The Yad Vashem Forum was not the only big event on this year’s Remembrance Day: The United Nations(UN) Department of Global Communications organized several events on January 27 to observe the 2020 International Day of Commemoration in memory of the victims of the Holocaust. This year the events were held under the theme “75 years after Auschwitz - Holocaust Education and Remembrance for Global Justice,” that seeks to ensure respect for the dignity and human rights of all people everywhere. According to the UN’s Note to Correspondents, the main idea behind the events was to reflect the continued importance of collective action against antisemitism and other forms of bias.

Controversies arise as we fail to find Germany’s name in the main headline as the event was dedicated to remembering 75 years to the day since the liberation of Auschwitz Birkenau, the largest Nazi concentration and extermination camp, in operation from 1940 until 1945.

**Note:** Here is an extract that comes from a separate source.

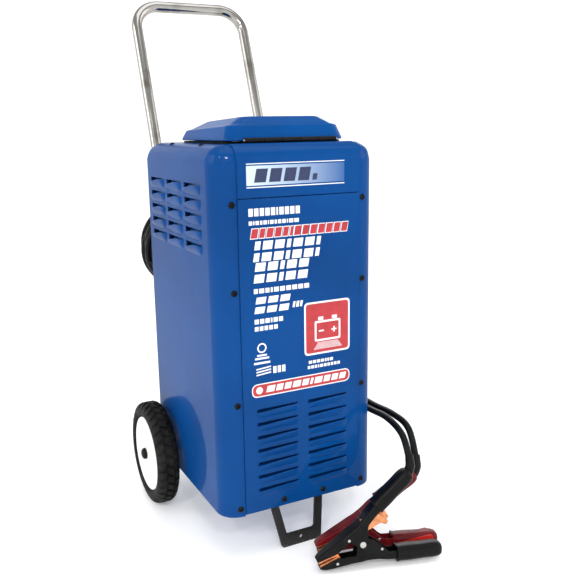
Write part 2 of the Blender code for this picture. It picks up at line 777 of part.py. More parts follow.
def transformer():
    floor = CABINET_BOTTOM + 0.0033
    low = (-0.095, CORE_Y - 0.030, floor)
    high = (0.095, CORE_Y + 0.030, floor + 0.165)
    core = box("transformer_core", low, high, "steel")

    def windows(bm):
        add_box(bm, (-0.055, CORE_Y - 0.05, floor + 0.040), (0.055, CORE_Y + 0.05, floor + 0.125))

    boolean(core, cutter_of("core_window", windows))
    for name, x in (("primary_winding", -0.075), ("secondary_winding", 0.075)):
        low = (x - 0.042, CORE_Y - 0.052, floor + 0.046)
        high = (x + 0.042, CORE_Y + 0.052, floor + 0.119)
        coil = box(name, low, high, "varnish", bevel=0.010)

        def limb(bm, x=x):
            low = (x - 0.0206, CORE_Y - 0.0306, floor)
            add_box(bm, low, (x + 0.0206, CORE_Y + 0.0306, floor + 0.165))

        boolean(coil, cutter_of(name + "_limb", limb))


def heatsink():
    back = INSIDE_BACK - 2 * GAP - SHEET
    base = back - 0.008
    tip = base - 0.032
    half = 0.090
    fin = 0.003
    outline = [(-half, back)]
    fins = 12
    pitch = 2 * half / fins
    for i in range(fins):
        left = -half + i * pitch
        outline += [(left, tip), (left + fin, tip), (left + fin, base), (left + pitch, base)]
    outline[-1] = (half - fin, base)
    outline += [(half - fin, tip), (half, tip), (half, back)]
    prism("rectifier_heatsink", outline, "Z", 0.440, 0.600, "aluminium")


FAN_Y = FRONT_Y + 0.022
FAN_Z = 0.200


def fan():
    """The motor sits on a post; the fan turns just behind the front louvres."""
    bm = bmesh.new()
    add_round(bm, (0, FAN_Y + 0.014, FAN_Z), (0, FAN_Y + 0.046, FAN_Z), 0.026)
    motor = place("fan_motor", mesh_from(bm, "fan_motor"), "steel")

    def shaft(bm):
        add_round(bm, (0, FAN_Y - 0.006, FAN_Z), (0, FAN_Y + 0.020, FAN_Z), 0.0025)

    def post(bm):
        add_box(bm, (-0.012, FAN_Y + 0.020, CABINET_BOTTOM + 0.0033), (0.012, FAN_Y + 0.028, FAN_Z - 0.010))

    boolean(motor, cutter_of("motor_shaft", shaft), "UNION")
    boolean(motor, cutter_of("motor_post", post), "UNION")
    bm = bmesh.new()
    add_round(bm, (0, -0.006, 0), (0, 0.006, 0), 0.012)
    blade = place("fan_blade", mesh_from(bm, "fan_blade"), "black")
    blade.location = (0, FAN_Y, FAN_Z)

    for i in range(5):
        turn = Matrix.Rotation(math.tau * i / 5, 4, "Y") @ Matrix.Translation((0.036, 0, 0))
        matrix = turn @ Matrix.Rotation(0.42, 4, "X") @ Matrix.Diagonal((0.058, 0.0016, 0.020, 1.0))

        def vane(bm, matrix=matrix):
            bmesh.ops.create_cube(bm, size=1.0, matrix=matrix)

        cutter = cutter_of(f"fan_vane_{i}", vane)
        cutter.parent = blade
        boolean(blade, cutter, "UNION")

    def bore(bm):
        add_round(bm, (0, -0.02, 0), (0, 0.02, 0), 0.0029)

    hole = cutter_of("fan_bore", bore)
    hole.parent = blade
    boolean(blade, hole)


# ---------------------------------------------------------------- leads, coils and clamps

GLAND_PLACES = {"positive": (0.030, 0.405), "negative": (0.062, 0.405)}
INLET_PLACE = (0.085, 0.140)
GLAND_REACH = 0.022


def gland(name, x, z):
    """A cable gland through the back panel, with the lead's hole right through it."""
    hole = LEAD_DIAMETER / 2 + GAP
    profile = [
        (hole, GLAND_REACH),
        (0.0085, GLAND_REACH),
        (0.0115, 0.012),
        (0.0140, 0.008),
        (0.0140, GAP),
        (0.0088, GAP),
        (0.0088, -0.012),
        (hole, -0.012),
    ]
    turned(name, profile, (x, BACK_Y, z), (0, 1, 0), "black", 16)


def cable_hanger():
    y_end = NEGATIVE_COIL_Y + 0.020
    peg = COIL_CENTRE.z + COIL_RADIUS - LEAD_DIAMETER - 0.0065
    x = COIL_CENTRE.x
    bend = 0.012
    points = [(x, BACK_Y + GAP, peg), (x, y_end - bend, peg)]
    for degrees in (30, 60, 90):
        angle = math.radians(degrees)
        points.append((x, y_end - bend + bend * math.sin(angle), peg + bend - bend * math.cos(angle)))
    points.append((x, y_end, peg + 0.030))
    tube("cable_hanger", points, 0.0045, "black", 3)


def coil(name, y):
    """The outer shape of three and a half turns, two deep and two wide."""
    half = LEAD_DIAMETER
    centre = (COIL_CENTRE.x, y, COIL_CENTRE.z)
    inner, outer = COIL_RADIUS - half, COIL_RADIUS + half
    profile = [
        (inner, half - 0.003),
        (inner + 0.003, half),
        (outer - 0.003, half),
        (outer, half - 0.003),
        (outer, -half + 0.003),
        (outer - 0.003, -half),
        (inner + 0.003, -half),
        (inner, -half + 0.003),
    ]
    turned(name, profile, centre, (0, 1, 0), "black", 28)


# Local clamp frame: +X points to the jaw tips, +Z to the half that holds the lead
CLAMP_ARM = 0.217
CLAMP_PIVOT = 0.082
# Each clamp's jaw tips, heading and sideways tilt, and the angle between its handles
CLAMPS = {
    "negative": ((-0.020, -0.3335, 0.0155), -0.288, 0.154, 0.72),
    "positive": ((0.002, -0.2885, 0.0155), -0.362, 0.128, 0.62),
}


def clamp_frame(kind):
    """The matrix from a clamp's own frame to the world; its origin is on the pivot pin."""
    tip, heading, tilt, spread = CLAMPS[kind]
    along = Vector((math.cos(heading), math.sin(heading), 0.0))
    across = Vector((-along.y, along.x, 0.0))
    up = math.cos(tilt) * Vector((0, 0, 1)) + math.sin(tilt) * across
    half = spread / 2
    back = math.cos(half) * along + math.sin(half) * up
    lift = -math.sin(half) * along + math.cos(half) * up
    jaw = -back
    width = lift.cross(jaw)
    frame = Matrix((jaw, width, lift)).transposed().to_4x4()
    frame.translation = Vector(tip) + back * CLAMP_PIVOT
    return frame


def arm_line(kind):
    """Where an arm ends in the clamp's frame, and how steeply it leaves the middle line."""
    half = CLAMPS[kind][3] / 2
    return CLAMP_PIVOT - CLAMP_ARM * math.cos(half), math.tan(half)


def clamp_half(kind, upper, colour):
    """A channel-section arm: a web along the outside and two cheeks that reach the pivot pin."""
    name = f"{kind}_clamp_upper" if upper else f"{kind}_clamp_lower"
    frame = clamp_frame(kind)
    end_x, slope = arm_line(kind)
    tip_x = CLAMP_PIVOT
    sheet = 0.0020
    width = 0.0150 if upper else 0.0122
    jaw_back = 0.016
    flip = 1 if upper else -1

    def outer(x):
        return 0.0045 + slope * (tip_x - x)

    def outside(x, inset=0.0):
        return (x, outer(x) - inset)

    web = [(tip_x, 0.0012), outside(tip_x, -0.004), outside(tip_x - jaw_back, -0.004)]
    web += [outside(0.030), outside(0.0, 0.004), outside(-0.035), outside(end_x)]
    cheek = [outside(end_x, 0.016), outside(-0.035, 0.020), (-0.012, -0.007), (0.012, -0.007)]
    cheek += [(0.030, 0.010), (tip_x - 0.024, 0.0012)]
    inner = [(tip_x - 0.004, -0.03), outside(tip_x - 0.004, -0.0015)]
    inner += [outside(tip_x - jaw_back, -0.0015), outside(0.030, sheet), outside(0.0, 0.004 + sheet)]
    inner += [outside(-0.035, sheet), outside(end_x + 0.004, sheet), (end_x + 0.004, -0.03)]
    outline = [(x, z * flip) for x, z in web + cheek]
    inner = [(x, z * flip) for x, z in inner]
    obj = prism(name, outline, "Y", -width, width, colour)
    obj.matrix_world = frame
    hollow = prism(name + "_hollow", inner, "Y", -width + sheet, width - sheet)
    hollow = as_cutter(hollow, name + "_hollow")
    hollow.parent = obj
    boolean(obj, hollow)
    bm = bmesh.new()
    add_round(bm, (0, -0.03, 0), (0, 0.03, 0), 0.0034)
    hole = as_cutter(mesh_from(bm, name + "_hole"), name + "_hole")
    hole.parent = obj
    boolean(obj, hole)


def round_on_pivot(name, frame, half_length, radius, colour, hole=0.0):
    """A pin on the clamp's pivot, or a sleeve if it has a hole."""
    bm = bmesh.new()
    add_round(bm, (0, -half_length, 0), (0, half_length, 0), radius)
    obj = place(name, mesh_from(bm, name), colour)
    obj.matrix_world = frame
    if hole:
        bm = bmesh.new()
        reach = 1.5 * half_length
        add_round(bm, (0, -reach, 0), (0, reach, 0), hole)
        bore = as_cutter(mesh_from(bm, name + "_bore"), name + "_bore")
        bore.parent = obj
        boolean(obj, bore)


def clamp(kind, colour):
    frame = clamp_frame(kind)
    clamp_half(kind, True, colour)
    clamp_half(kind, False, colour)
    round_on_pivot(f"{kind}_clamp_pin", frame, 0.0165, 0.0030, "steel")
    round_on_pivot(f"{kind}_clamp_spring", frame, 0.0095, 0.0062, "steel", 0.0036)
    front = CLAMP_PIVOT - 0.006
    back = CLAMP_PIVOT - 0.030
    outline = [(front, 0.0005), (front, 0.0055), (back, 0.0100), (back, 0.0080), (back + 0.010, 0.0005)]
    jaw = prism(f"{kind}_jaw", outline, "Y", -0.0085, 0.0085, "copper")
    jaw.matrix_world = frame


BOOT_WAYS = {"negative": Vector((0.30, 0.56, 0.77)), "positive": Vector((0.30, 0.46, 0.84))}
BOOT_LENGTH = 0.014


def boot_start(kind):
    """The middle of the rubber boot's foot, just above the end of the clamp's upper half."""
    end_x, slope = arm_line(kind)
    centre = 0.0045 + slope * (CLAMP_PIVOT - end_x) - 0.0085
    half = math.atan(slope)
    way = Vector((-math.cos(half), 0.0, math.sin(half)))
    return clamp_frame(kind) @ (Vector((end_x, 0.0, centre)) + way * 0.0060) + Vector((0, 0, 0.0085))


def boots_and_leads():
    """Each boot grips its lead where it enters the clamp's upper half."""
    for kind, route in LEAD_ROUTES.items():
        start = boot_start(kind)
        way = BOOT_WAYS[kind].normalized()
        top = start + way * BOOT_LENGTH
        tube(f"{kind}_boot", [start, top], 0.0085, "rubber")
        end = top + way * 2 * GAP
        points = smooth_route([*route, end + way * 0.008], 2.5 * LEAD_DIAMETER)
        tube(f"{kind}_lead", [*points, end], LEAD_DIAMETER / 2, "rubber", 2)
        x, z = GLAND_PLACES[kind]
        y = POSITIVE_COIL_Y if kind == "positive" else NEGATIVE_COIL_Y
        floor = COIL_CENTRE.z - COIL_RADIUS - LEAD_DIAMETER - LEAD_DIAMETER / 2 - GAP
        feed = [
            (x, BACK_Y + GLAND_REACH + GAP, z),
            (x, BACK_Y + GLAND_REACH + 0.010, z),
            (x - 0.010, y - 0.004, z + 0.002),
            (x - 0.045, y, floor - 0.001),
            (COIL_CENTRE.x + 0.010, y, floor),
        ]
        tube(f"{kind}_lead_feed", smooth_route(feed, 2 * LEAD_DIAMETER), LEAD_DIAMETER / 2, "rubber", 2)


# Each route starts where the lead leaves the top of its coil and ends above its clamp
COIL_TOP = COIL_CENTRE.z + COIL_RADIUS + LEAD_DIAMETER + LEAD_DIAMETER / 2 + GAP
LEAD_ROUTES = {
    "positive": [
        (COIL_CENTRE.x + 0.004, POSITIVE_COIL_Y, COIL_TOP + 0.0004),
        (COIL_CENTRE.x + 0.060, POSITIVE_COIL_Y, COIL_TOP - 0.002),
        (0.060, POSITIVE_COIL_Y + 0.001, 0.548),
        (0.135, 0.148, 0.470),
        (0.184, 0.114, 0.385),
        (0.199, 0.040, 0.290),
        (0.199, -0.040, 0.234),
        (0.195, -0.110, 0.211),
        (0.190, -0.180, 0.2105),
        (0.188, -0.253, 0.215),
        (0.185, -0.305, 0.206),
    ],
    "negative": [
        (COIL_CENTRE.x + 0.004, NEGATIVE_COIL_Y, COIL_TOP + 0.0004),
        (COIL_CENTRE.x + 0.060, NEGATIVE_COIL_Y, COIL_TOP - 0.002),
        (0.060, NEGATIVE_COIL_Y + 0.001, 0.545),
        (0.140, 0.168, 0.455),
        (0.198, 0.120, 0.362),
        (0.188, 0.040, 0.270),
        (0.181, -0.040, 0.218),
        (0.177, -0.110, 0.201),
        (0.172, -0.206, 0.2105),
        (0.165, -0.268, 0.217),
        (0.158, -0.323, 0.207),
    ],
}


def build():
    cabinet_shell()
    front_panel()
    header_panel()
    back_panel()
    base_plate()
    control_panel()
    ammeter()
    knob("timer_knob", TIMER, 0.0200, 0.0165)
    knob("voltage_knob", VOLTAGE, 0.0150, 0.0150)
    knob("rate_knob", RATE, 0.0150, 0.0150)
    rocker_and_breaker()
    control_hood()
    hood_gasket()
    hood_hinge()
    for side in (-1, 1):
        wheel(side)
    axle()
    foot_strap()
    handle_tube()
    handle_straps()
    transformer()
    heatsink()
    fan()
    for kind, (x, z) in GLAND_PLACES.items():
        gland(f"{kind}_gland", x, z)
    gland("power_inlet", *INLET_PLACE)
    cable_hanger()
    coil("positive_lead_coil", POSITIVE_COIL_Y)
    coil("negative_lead_coil", NEGATIVE_COIL_Y)
    clamp("positive", "red")
    clamp("negative", "black")
    boots_and_leads()


build()
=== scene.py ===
"""A wheeled car battery charger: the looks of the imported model. Metres, +Z up, -Y is the front."""

import math

import bmesh
import bpy
from mathutils import Matrix, Vector


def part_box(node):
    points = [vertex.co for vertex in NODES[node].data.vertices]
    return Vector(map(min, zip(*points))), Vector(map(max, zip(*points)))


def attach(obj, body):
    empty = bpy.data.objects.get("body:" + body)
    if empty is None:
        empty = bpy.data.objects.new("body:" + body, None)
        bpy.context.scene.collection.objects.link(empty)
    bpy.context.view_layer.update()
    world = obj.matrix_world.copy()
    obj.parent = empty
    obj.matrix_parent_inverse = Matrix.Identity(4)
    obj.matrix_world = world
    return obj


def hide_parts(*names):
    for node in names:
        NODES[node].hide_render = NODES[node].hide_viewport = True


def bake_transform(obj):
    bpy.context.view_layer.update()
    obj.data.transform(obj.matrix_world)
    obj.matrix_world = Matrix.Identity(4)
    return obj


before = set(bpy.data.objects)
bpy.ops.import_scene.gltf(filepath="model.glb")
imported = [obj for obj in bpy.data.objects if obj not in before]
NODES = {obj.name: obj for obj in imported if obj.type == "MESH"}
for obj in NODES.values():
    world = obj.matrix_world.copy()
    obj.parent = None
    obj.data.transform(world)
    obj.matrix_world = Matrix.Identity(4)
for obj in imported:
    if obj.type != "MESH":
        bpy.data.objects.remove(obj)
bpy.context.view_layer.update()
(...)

Then again, as a way of balancing the idea of remaining non-bias with regard to the matter, the UN ceremony speakers included Permanent Representative of Germany to the United Nations Christoph Heusgen, Permanent Representative of Israel Danny Danon and Permanent Representative of the Russian Federation Vasily A. Nebenzia. Among other things, the UN General Assembly resolution 60/7 in 2005 established the Holocaust and the United Nations Outreach Program's multifaced program, together with the annual worldwide observance of the International Day of Commemoration in memory of the victims of the Holocaust, encompasses online and print educational resources, exhibitions, a film series, seminars, etc.

Bearing in mind the current number of the Jewish population in Germany and the rise of right extremism, politicians together with international organizations and media have a responsibility to always divulge wicked plans of organizations like AfD and educate the population on the recent history, even more so in Germany. Maybe then will people in Germany have a response, not so awkward, when they find out their next-door neighbor is not a vegan Berliner enjoying all-natural clothing but rather a Jew, dressed in a tallit, on their way to a morning service.